There he played me a backing track of one of their songs because their singer had a difficult time to come up with lyrics. And of course on a boat you don’t have much more left to do so I wrote down about fourteen verses and by the time the ferry arrived at the other side I showed him what I came up with. I fully expected him to take the paper and throw it into the garbage. But he just looked at it and said: “we take this, this and this, circle that one, half of it is a chorus and there you go! Here is the song!” I guess once I proved myself in that round it went on and on. They called me up every time they had some problems with coming up with lyrics. They just played me the backing tracks and I ended up co-writing four of the songs on that Rainbow album. There was the creative flow and we could write together. Once he knew that, he also knew that he can rely on me in that way as well. 

9. Candice: In Blackmore’s Night you started to play Renaissance instruments. How many of them can you play now?
Candice: At this point… How many can I play well, you mean? I used to play the piano but I lost favour with that. But now with the Renaissance instruments, I can play probably six or seven of them…. So I’ve ended up playing two different types of shawms, pennywhistles and the recorders… It’s great because it is incorporating a whole new sound to the band. Actually I played hurdy gurdy too but now Ritchie has taken over my part as the hurdy gurdy player. I’m very happy with that. Because otherwise I would have even more things to do on stage besides singing which is difficult. It’s great because around the house he is often playing the hurdy gurdy and I am playing the shawm. At two o’clock in the morning he plugs the amplifier in and just starts to play the hurdy gurdy over the water where we live. But we still have neighbours close to our home. But nobody can find out what the heck this sound is all about… We love to scare our neighbours. They think we’re the Addams Family at the end of the road anyway.

10.Candice: Tell us about your progress as a songwriter.
Candice: For the past almost ten years we’re doing Blackmore’s Night, I started out with the thinking that my main contribution will be as a poet, lyricist or philosopher or something in that kind… To me the singing thing was a little bit frightening at first. It was the first time I was singing on the centre of a stage in front of many people. I didn’t grow up thinking about being the lead singer. So I never formed or joined a band and did the bar-circuit or the clubs. The very first time I really sang on stage was in front of five thousand people in Tokyo. And I was kinda pushed on stage holding the microphone and shaking all over my body. I was very nervous and more or less in denial until someone pushed me out there. I thought this must a dream. This cannot really be happening to me. So my first real idea of contribution for this project was lyrical. I felt that was really coming from me. And I still try to work on my voice and learn my levels and try to push these boundaries back… Whenever I feel that I’ve hit the ceiling I try to push it a little bit further. It’s actually teaching me more about myself. That actually gets very introspective when you try to learn about your instrument. But then as the years went on and we started writing different songs we realized that as a Renaissance band we should really start involving more Renaissance instruments. And I think that’s what really sets us apart from a “normal” five-piece band. From a drums-bass-keyboards-guitars-vocals-band. Because instead of a guitar solo there might be a bagpipe chanter that I’m playing or it could be any instrument that we have in our house. So it is giving us a whole new dimension to the sound. And in that we are really able to have a great creative freedom in the songs. We keep it organic as well as integrating modern day instruments. It opens your mind to what you could possibly do… 

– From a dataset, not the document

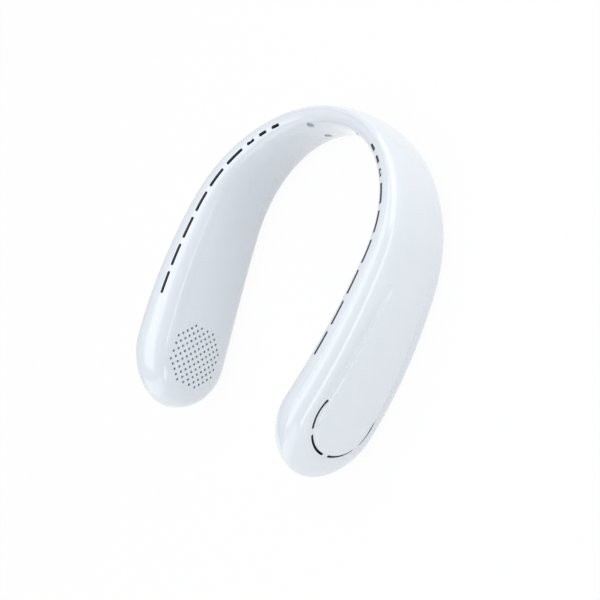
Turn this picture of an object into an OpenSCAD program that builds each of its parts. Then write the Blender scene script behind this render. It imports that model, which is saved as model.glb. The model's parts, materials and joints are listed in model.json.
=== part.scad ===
// Electric neck fan: a rigid U-shaped housing that blows air from slots along its inner top edge.
// Millimetres, +Z up. The back of the neck is at +Y and the arms open towards -Y.
// The origin is the middle of the base of the bounding box, on the surface the fan stands on.
// A station is a distance along the centre path from the middle of the back, negative on the left.

/* [Path] */
// Radius of the bend behind the neck
bend_radius = 78; // [75:0.5:82]
// Angle that the bend turns on each side
bend_angle = 80; // [77:0.5:82]
// Radius of the easing curve between the bend and the arm
ease_radius = 98; // [85:1:120]
// Angle of the easing curve
ease_angle = 8; // [6:0.5:10]
// Radius of the arm's own slight inward curve
arm_radius = 329; // [310:1:360]
// Angle that the arm turns
arm_angle = 20.5; // [19.5:0.5:21.5]
// Height of the path above its level at the arm's end, at the back
back_rise = 17.8; // [16:0.2:20]
// Height of the path at the shoulder control point
shoulder_rise = 7.1; // [5:0.1:9]
// Height of the path at the cheek control point
cheek_rise = 1.8; // [0:0.1:3]

/* [Housing section] */
// Height of the housing behind the neck
back_height = 33.4; // [32:0.2:36]
// Height at the shoulder control point
shoulder_height = 60.6; // [58:0.2:64]
// Height at the cheek control point
cheek_height = 67.4; // [65:0.2:70]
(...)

11. On the “Castles And Dreams” DVD you are jamming in a pub and talking to the people there without any boundaries. What is so special about Blackmore’s Night fans?
Ritchie: It’s about playing to people. Music is just about playing to people. Not about the money or the show. In fact I know very many people – I’ve played with them – that if you are not playing for money they have absolutely no interest in playing music. What I love to do is sitting in the corner of a restaurant – wherever we are – and to play and see how many people really like what you are playing. Most of the times they really like it and they’re surprised that anybody would be playing. I think that once we had a table where the people got up and left. Because they thought there is too much noise going on. You always remember the one… But I do like playing on the edge. Not making it easy for us. We’re playing new stuff. We’re playing off the wall. We don’t know who we are playing to… I like to be dangerous. It’s easy to play to a pure fan and have the whole PA set up. It’s nicer to play incognito as we do when we go around all these fairs. We visit the fairs in America a lot and we just walk around and play. Now the people are recognizing us more and more which can be a problem because we cannot be ourselves anymore.

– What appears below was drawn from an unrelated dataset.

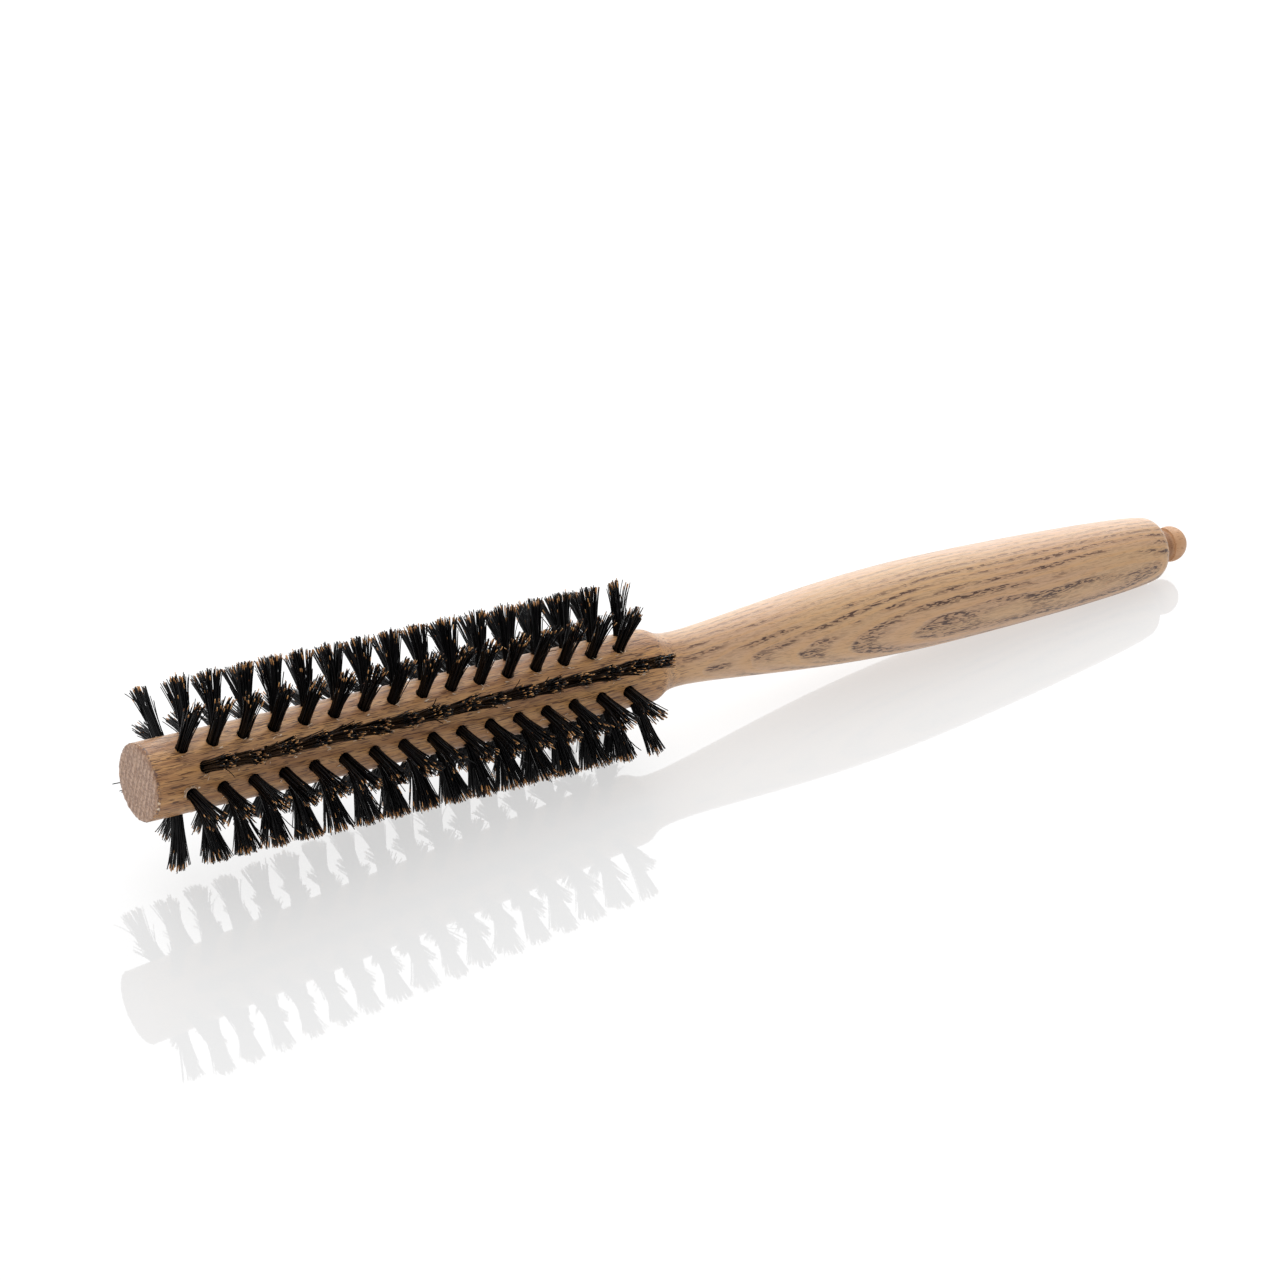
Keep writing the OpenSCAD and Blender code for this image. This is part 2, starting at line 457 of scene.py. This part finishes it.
BEECH_PALE = colour(206, 160, 120)
BEECH_TAN = colour(192, 144, 102)
BEECH_FLECK = colour(152, 104, 70)
# Painted shade: the dark colour laid on the collar where the handle's end shades it.
BEECH_PAINTED_SHADE = colour(112, 70, 44)
HAIR_BLACK = colour(5, 5, 7)
HAIR_SOFT_BLACK = colour(14, 13, 16)
TIP_BROWN = colour(90, 50, 30)
TIP_TAN = colour(226, 164, 102)
TIP_END = colour(250, 220, 172)
WIRE_STEEL = (0.62, 0.62, 0.6, 1)
PIN_STEEL = (0.68, 0.68, 0.69, 1)


def beech_wood():
    """Beech: close and even, with small brown flecks, and painted shade on the collar, in the nook by the handle's
    end.
    """
    material, tree, shader = new_material("beech_wood")
    where = brush_space(tree)
    x = add_node(tree, "SeparateXYZ", {0: where}).outputs[0]
    flecks = fade(tree, grain(tree, where, 1.1, 0.22, 1.0, 4.4), 0.56, 0.68, 0.0, 0.6)
    cloud = fade(tree, grain(tree, where, 6, 2.5, 2.0, 8.8), 0.35, 0.65)
    flecked = blend(tree, flecks, blend(tree, cloud, BEECH_PALE, BEECH_TAN), BEECH_FLECK)
    edge = BODY_L + PICK_EDGE
    # Painted shade: the collar, in the nook between the handle's end and the ball, is darkened in colour up to the
    # edge round the ball's back.
    collar_painted_shade = fade(tree, x, edge - 0.7, edge, 0.55, 0.0)
    tree.links.new(blend(tree, collar_painted_shade, flecked, BEECH_PAINTED_SHADE), shader.inputs["Base Color"])
    tree.links.new(fade(tree, cloud, 0, 1, 0.4, 0.52), shader.inputs["Roughness"])
    bump(tree, shader, flecks, 0.2, 0.05)
    return material


def bristle():
    """Black bristle. The map's u runs from root to tip, and its v tells how pale the tip is."""
    material, tree, shader = new_material("bristle")
    uv = add_node(tree, "UVMap", uv_map=EXPORT_UV).outputs[0]
    u, v = add_node(tree, "SeparateXYZ", {0: uv}).outputs[:2]
    start = fade(tree, v, 0.5, 1.0, 0.97, 0.88)
    tipped = fade(tree, u, start, maths(tree, "ADD", start, 0.04))
    tint = times(tree, tipped, fade(tree, v, 0.58, 0.64))
    brown = blend(tree, fade(tree, v, 0.6, 0.98), TIP_BROWN, TIP_TAN)
    ends = times(tree, fade(tree, u, 0.975, 1.0, 0.0, 0.8), fade(tree, v, 0.7, 0.95))
    black = blend(tree, fade(tree, v, 0.0, 0.6), HAIR_BLACK, HAIR_SOFT_BLACK)
    shown = blend(tree, tint, black, blend(tree, ends, brown, TIP_END))
    tree.links.new(shown, shader.inputs["Base Color"])
    tree.links.new(fade(tree, v, 0, 1, 0.2, 0.3), shader.inputs["Roughness"])
    shader.inputs["Specular IOR Level"].default_value = 0.24
    return material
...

But it’s nice to sit on an oak tree and to play to passers-by. Sometimes they throw in some coins into the hat .And we are saying that we are not playing for the money. And they say: “just take it.” And we say that we don’t play for the money. And then they get offended. I find it very stimulating to go to a fair and be like a wandering minstrel. And not having all the trimmings and the PA’s worked out. And you can relax and play some tunes and then stop when you like to. One of the problems with playing on stage is that you always have to be in the mood to play. But sometimes the both of us say that we really don’t want to play tonight. And we have a packed house of people… But luckily the energy makes you play in the end. But before you go on stage you think that you really don’t feel like playing that night. Whereas if you are playing a fair where you can play incognito you play when you feel like playing. And I think you play better, because it’s fresh.

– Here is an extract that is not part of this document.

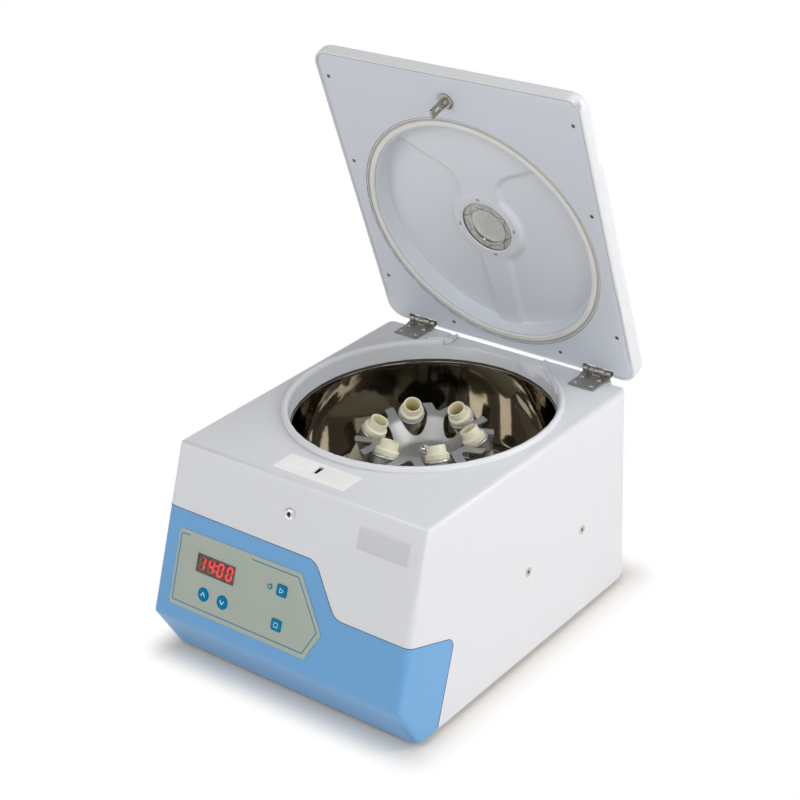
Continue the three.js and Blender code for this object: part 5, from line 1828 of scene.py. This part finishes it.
@dataclass
class Rotor:
    """The dished six-arm disc with its ears, and the domed nut."""

    rim: float = 75.0
    rim_gap: float = 1.6
    slot_half: float = 16.3
    slot_bottom: float = 35.3
    slot_inset: float = 6.0
    bend: float = 1.6
    bend_lift: float = 0.9
    valley: float = 54.0
    valley_half: float = 11.7
    valley_bend: float = 4.0
    sheet: float = 2.5
    plate_top: float = 167.2
    plate_end: float = 31.2
    flange_start: float = 47.9
    flange_top: float = 192.2
    crown_end: float = 90.0
    crown_window: float = 6.0
    bore: float = 4.3
    bore_clear: float = 5.4
    cell: float = 1.9
    row: float = 0.866
    rim_clear: float = 0.9
    ear_root: Pair = (54.0, 73.0)
    ear_corners: Corners = (
        (54.0, PIVOT_HEIGHT, 4), (54.15, 165.0, 4), (66.15, 165.0, 4), (71.0, PIVOT_HEIGHT, 4),
    )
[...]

12. Do you in some ways “separate” between Blackmore’s Night and rock-fans?
Ritchie: When we do a concert we don’t really have the Purple fans around anymore that much. In the beginning they were curious but now they know that we are not playing the older songs. It’s more a different kind of fans turning up. But sometimes we do play some Deep Purple music depending on how we feel. It’s nice not to have to play it. And the audience is very happy with what we are playing. Sometimes we throw it in as a kind of a bonus.